The film is pretty interesting and just about varied enough in its execution and enthusiasm not to get dull and to hold the interest throughout. Much is obviously made of her unique invention of ‘frequency hopping’, which is used as the basis for mobile phone technology, bluetooth, satellite navigation etc and all that stuff is really interesting. All that being said, though, we don’t get to hear about many of her other inventions throughout the documentary and I really wanted to know more... although I think the cooling cube which she thought of as a failure due to information she was unaware of about the difference in water between various states, was a pretty cool idea. I mean, she was so often coming up with stuff that her friend Howard Hughes set her up with a miniature version of his own laboratory when she thought up the concept of swept back wings to help make his planes go faster, after doing a bit of research on fish and birds (which is deftly illustrated in this film)... so it would be really nice to see what else she was dreaming up.

Jeremy Bullock and Keegan DeWitt’s score is a little like the music of Philip Glass in its approach and that’s not a bad thing... but everybody seems to be trying to sound like Glass or sometimes Nyman in their documentary movies these days and it seems a shame that this is the only kind of score we are getting for these kinds of things at the moment. That being said, you can’t fault it and I would have quickly plonked down the money for a CD of this thing, had one been available.

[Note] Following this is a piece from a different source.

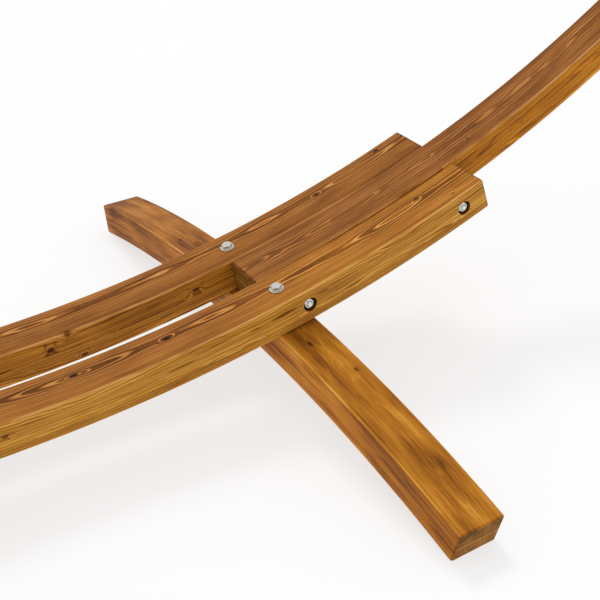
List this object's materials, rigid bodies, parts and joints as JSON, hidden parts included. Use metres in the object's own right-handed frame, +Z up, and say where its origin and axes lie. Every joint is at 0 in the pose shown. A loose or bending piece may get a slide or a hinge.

Well, I said this was a short review and I wasn’t lying. Bombshell - The Hedy Lamarr Story is extremely entertaining and informative, at least to the point where it whets your appetite and makes you want to go and read one of the books currently available about the lady. On the surface it would seem that this is not the most likely subject for a documentary movie but, once you step back and think about the import of Ms. Lamarr’s contribution and her legacy to the world we live in, it does make you stop and think how long it would have taken for somebody else to come up with the idea. Definitely worth a watch as this lady’s story deserves to be better known.